Samara’s and Maurice Chedid’s signature styles are imprinted on Ya Samara: Samara’s knowledge of the dancer’s specific needs to make an artful performance and Maurice’s ear for danceable tunes. Samara, who began dancing professionally in her teens after studying other dance forms extensively, was a protégé of the late Ibrahim Farrah and a principal dancer in his Near East Dance Group. As a soloist, she has performed worldwide, including the Middle East. She is artistic director and choreographer of Mosaic Dance Theater Company and continues to teach seminars in the US and abroad. Lebanese-born Maurice Chedid studied oud and voice at the Beirut Conservatory. He has worked with many acclaimed artists and was principal vocalist with the internationally-touring Lebanese Folkloric Group. After coming to the US in 1988, he has continued to perform in Arabic nightclubs as lead vocalist and bandleader. Samara and Chedid have performed together for many years in theaters and cabaret shows, most notably at New York’s former Cedars of Lebanon. It is not surprising that this musical collaboration would not be otherwise than a seamless and vigorous dialog between composer/musician and dancer, artists of our time who are well-versed in traditions and know how to build on experience and ingenuity to produce something new, exciting, and valuable. This is not old-fashioned mimicry or an educational reprise of music from “over there.” While it lends itself to stylistic traditions of the Middle East, Ya Samara is as refreshingly compelling as our newer “traditions” (fusion, one-themed pop songs, etc.) which often rely on a one-dimensional sound-hook or amplification to incite interest. Integral to good music is great melody and a solid rhythmic foundation. The rhythmic base here modulates within each piece, is never forced, and gives the melody line a grounding to move freely through its own innovative elocutions. With constantly and organically evolving melodies – from introspective mahwals, sensuous themes, to hip-stirring songs, sometimes integrated within one selection – and a ferociously articulate, “real” tabla as its structural foundation, Ya Samara is three-dimensional. There are no “lull” points. Ya Samara “brings it on” with depth, subtlety, surprise, and –yes— drama.

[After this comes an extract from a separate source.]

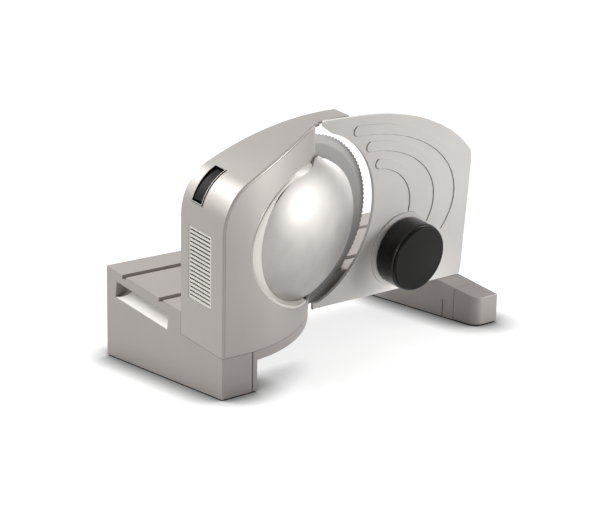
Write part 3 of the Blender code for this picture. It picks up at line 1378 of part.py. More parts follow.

The intricacies of the musical arrangements – including the versatility of the keyboard player to access different instrumentals; the tabla player’s dexterity to “sound” pitches between accents; and the internal, melodic logic within each song – make the musicians, Maurice Chedid (oud, lead vocals, percussion); Ouail Aboulhassane (tabla, percussion, background vocals); and Jawad Bohsina (keyboard, background vocals), sound like a full, acoustic orchestra. Maurice has an unusually distinctive voice: Rich and complicated, one that can be beautifully melodious or rhythmically gritty in that idiosyncratic Middle Eastern way. Production engineer, Larry Russell, is masterful in balancing lines. The music is alternatively emotive and fun, crisp and sultry, with each “voice” of the arrangement being at once singularly distinguishable (the tik and tak are so clean!)and artistically blended. Each composition arcs through the intelligent design that propels it.

Hob-bi Al Awal (“My First Love,” Track 1) is perfect as an introduction to an Oriental dance with its exposed instrumentation moving expressively between fast and slow sections. Ya Samara (Track 2, a favorite) is a Lebanese-flavored, upbeat song (with saidi rhythms interspersed), ala Nadia Gamal. Track 3’s Oud Solo, resplendent with Chedid’s virtuosity, contains rhythmic underpinnings, a sonic layering that lifts the piece from one to listen to, to one for dancing. Nassim As Sahara (“Desert Breeze,” Track 4) is an intense rhumba, reminiscent of Hollywood “harem” classics. Its orchestral arrangement, with themes shifting among oud, strings, brass, and woodwinds, makes this a favorite. Alouli (“They Told Me,” Track 5, a favorite), starting with a mahwal, builds to a pulsating, deeply-rhythmic dabke. Raks Ajam (Track 6) contains several motifs between its main themes, resulting in a grandiose Oriental orchestration. Lammanta Nawy (“Since You’re Willing,” Track 7, a favorite), with its resonant mahwal and baladi, is an earthy song, capitalizing on Maurice’s seductive voice. Ala Eini (“On My Eye,” Track 8) is a cheerful, Lebanese-style song, alternating between vocals and instrumental sections. Raks Saidi (Track 9) represents a more standard, though originally-composed, saidi. The Accordion Baladi (Track 10), a taksim,beautifully phrased, comes across as naturally as breathing. In the Drum Solo (Track 11), Aboulhassane incorporates complex phrases with inventive, internal accents, and he varies speed and volume, making for a motivating performance piece. Ayoub Kaflah (Finale, Track 12) is not merely a recapitulation of the introduction; the ayoub rhythm leads to a new melody with dramatic flare – a perfect conclusion.

Contemporary productions of classic style are often boring. Their melodies may have great beginnings, but then go nowhere. The percussion, if not a drum machine with its 4-4 beats, often reverts to the over-simplified, overly-symmetrical, four-repetitions-of-a-rhythm blueprint. Too often, a polished-sounding, well-produced CD, replicating old-style, just stagnates. Ya Samara is an honest work: comprehending the relationships of dance and music, the new and the traditional, its producers have surrendered to these connections. Ya Samara represents a revitalizing evolution of Middle Eastern music: an inspirational return to traditions of musical structure and movement knowledge and a recreation of these models to incorporate the flash of our contemporary world – “back to the future.”

Music dictates dance. With this music, the dancer is reminded of forgotten movements, forgotten intricacies, forgotten richness and how close Oriental dance vocabulary is to its origins. Ya Samara contains the theatrics characteristic of modern genres, but also the subtle profundity, raw carnality, and sensitive eloquence of the traditional – something we have been missing.